The IG Act of 1978, which established IGs as safeguards against waste, fraud and abuse, required that IGs have access to “all” records, so long as no other laws prohibit disclosure. But the FBI began withholding some documents from DOJ IG Michael Horowitz in 2010, followed by similar refusals from officials at the Drug Enforcement Administration (DEA), Peace Corps and Environmental Protection Agency (EPA).

Horowitz is also the chairman of the Council of the Inspectors General for Integrity and Efficiency (CIGIE). He and 46 other IGs wrote to Congress in August 2014, asking for reforms. Grassley introduced his bill in February 2015.
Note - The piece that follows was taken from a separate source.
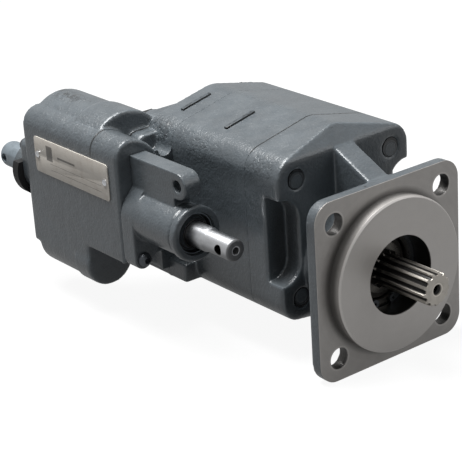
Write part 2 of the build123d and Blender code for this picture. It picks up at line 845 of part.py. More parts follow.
with BuildPart() as valve_body:
    with BuildSketch(across(end_cover_rear, z=middle_z)):
        add(casting)
    extrude(amount=end_cover_depth)
    with BuildSketch(across(rear_face, z=middle_z)):
        RectangleRounded(2 * rear_flange_half_width, 2 * rear_flange_top, rear_flange_radius)
    extrude(amount=rear_flange_depth)
    with BuildSketch(across(foot_rear, z=middle_z)):
        add(foot_outline())
    extrude(amount=foot_rear - housing_rear)
    with BuildSketch(across(rear_face + inlet_boss_height, x=inlet_x, z=middle_z)):
        Circle(inlet_boss_radius)
    extrude(amount=inlet_boss_height)
    with BuildSketch(across(web_rear)):
        with Locations(((block_right - web_bite + web_right) / 2, (web_top + web_floor) / 2)):
            RectangleRounded(web_right - block_right + web_bite, web_top - web_floor, 6)
    extrude(amount=web_rear - web_front)
    with BuildSketch(across(web_front)):
        with Locations(((block_right - web_bite + web_right) / 2, (channel_z + web_floor) / 2)):
            Rectangle(web_right - block_right + web_bite, channel_z - web_floor)
        with Locations((-body_half_width - block_offset / 2, channel_z)):
            Circle(block_offset / 2, mode=Mode.SUBTRACT)
    extrude(amount=web_front - housing_rear)
    gallery_y = rear_face + gallery_radius - 2
    with BuildSketch(sideways(block_right - web_bite, gallery_y, middle_z)):
        Circle(gallery_radius)
    extrude(amount=gallery_right - block_right + web_bite)
    with BuildSketch(across(block_rear)):
        with BuildLine():
            crown_x = block_left + block_crown_radius
            fall_end = block_shoulder - block_fall
            Line((block_left, block_floor), (block_left, block_shoulder))
            crown_z = block_shoulder + block_crown_radius
            RadiusArc((block_left, block_shoulder), (crown_x, crown_z), block_crown_radius)
            ThreePointArc(
                (crown_x, crown_z),
                (block_right - block_fall_width, block_shoulder + block_fall_rise),
                (block_right, fall_end),
            )
            Polyline((block_right, fall_end), (block_right, block_floor), (block_left, block_floor))
        make_face()
    extrude(amount=block_rear - block_front)
    with BuildSketch(across(block_rear)):
        with Locations((block_middle, (low_boss_z + block_floor) / 2)):
            Rectangle(block_thickness, block_floor - low_boss_z)
    extrude(amount=block_rear - block_step)
    low_radius = low_boss_radius
    add(
        turned(
            [
                (0, block_step),
                (low_radius + low_boss_collar, block_step),
                (low_radius + low_boss_collar, collar_end - 1),
                (low_radius, collar_end),
                (low_radius, block_rear - low_boss_chamfer),
                (low_radius - low_boss_chamfer / 2, block_rear),
                (0, block_rear),
            ],
            block_middle,
            low_boss_z,
        )
    )
    add(
        turned(
            [
                (0, outlet_boss_front),
                (outlet_boss_radius + outlet_collar, outlet_boss_front),
                (outlet_boss_radius + outlet_collar, collar_end),
                (outlet_boss_radius, collar_end + 1),
                (outlet_boss_radius, block_rear - 4),
                (outlet_boss_radius - 4, block_rear),
                (0, block_rear),
            ],
            outlet_x,
            outlet_z,
        )
    )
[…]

But Nevada Democratic Senate Minority Leader Harry Reid and Arizona Republican Sen. John McCain objected to the bill, holding it up until December. (RELATED: Reid Blocks Bill Giving Federal Watchdogs More Muscle)

Officials at the FBI and DEA eventually gave Horowitz the access he needed, but only after Congress said the DOJ could use no department funds to block the IG in the DOJ’s 2016 appropriations bill and the DEA gained a new acting administrator, Chuck Rosenberg, in March 2015.

The EPA IG spokeswoman Jennifer Kaplan told The Daily Caller News Foundation her office’s access has improved since the letter to Congress in 2014, but declined to give further details.

Spokesman Kate Pote said the Peace Corps IG has no outstanding document requests but is hopeful agency officials will be forthcoming with records needed for sexual assault investigations when the bill becomes law.

Access shouldn’t depend on who sits in the corner office, Horowitz told members of the House Committee on Oversight and Government Reform in a hearing last month on the DEA’s use of confidential sources.

“Passage of the IG Empowerment Act enhances the IGs’ ability to fight waste, fraud, abuse and misconduct, protects whistleblowers who share information with IGs, increases government transparency, and bolsters the public’s confidence in the independence of IGs,” Horowitz said in a statement. “For these reasons, the act is an important milestone for good government.”